We could also promote the notion
of a "City Region Business Leadership Forum" to work
with an Executive Board to provide significant and effective private
sector input to policy and strategic development. The new private
sector focus would recognise that most of the region's leading
players are located in the City Region.
The structure provides maximum flexibility
to accommodate potentially different working and reporting relationships
between the Executive and public sector and other partners inside
and outside Greater Manchester. These could take the form of "compacts"
which develop particular partnerships for particular functions
or work areas.
The model has the capacity to be
progressed, albeit incrementally, on a voluntary basis given the
support of AGMA authorities and other public partners. The creation
of the Executive would reinforce the existing thrust of AGMA's
work to develop a shared strategic framework for the conurbation
and will serve to strengthen the existing AGMA Federation.

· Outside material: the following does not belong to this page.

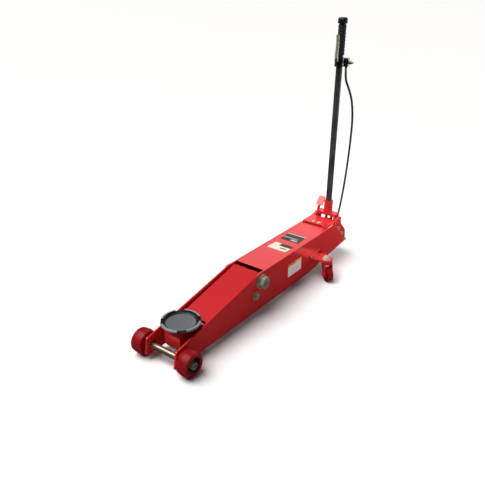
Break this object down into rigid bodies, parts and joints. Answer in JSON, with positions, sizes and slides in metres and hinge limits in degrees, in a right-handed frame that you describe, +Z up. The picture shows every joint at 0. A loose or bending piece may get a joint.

All of these potential advantages would need
to be reviewed in the light of the alternative Mayoral model which,
in leadership terms, has the advantage of greater legibility.
CONCLUSIONS
16. This paper is designed to facilitate
the input of partners across Greater Manchester into a debate
which is likely to gain an increasing profile and intensity over
the coming months.
It is clear that the Secretary of State for
Communities and Local Government is keen to promote an early debate
on the issues of city-region governance. He is embarking on a
series of "city summits" over the Autumn with a view
to establishing a clear and distinct framework for each of the
core city-regions.
The Manchester "City Summit" is scheduled
for 3 October and this will provide an ideal opportunity to set
out our emerging views as to how an effective strategic federation
might operate in the Greater Manchester area. It is therefore
intended to include this proposal in the draft itinerary for the
City Summit on that day with an initial view of the thoughts of
other partners from across Greater Manchester.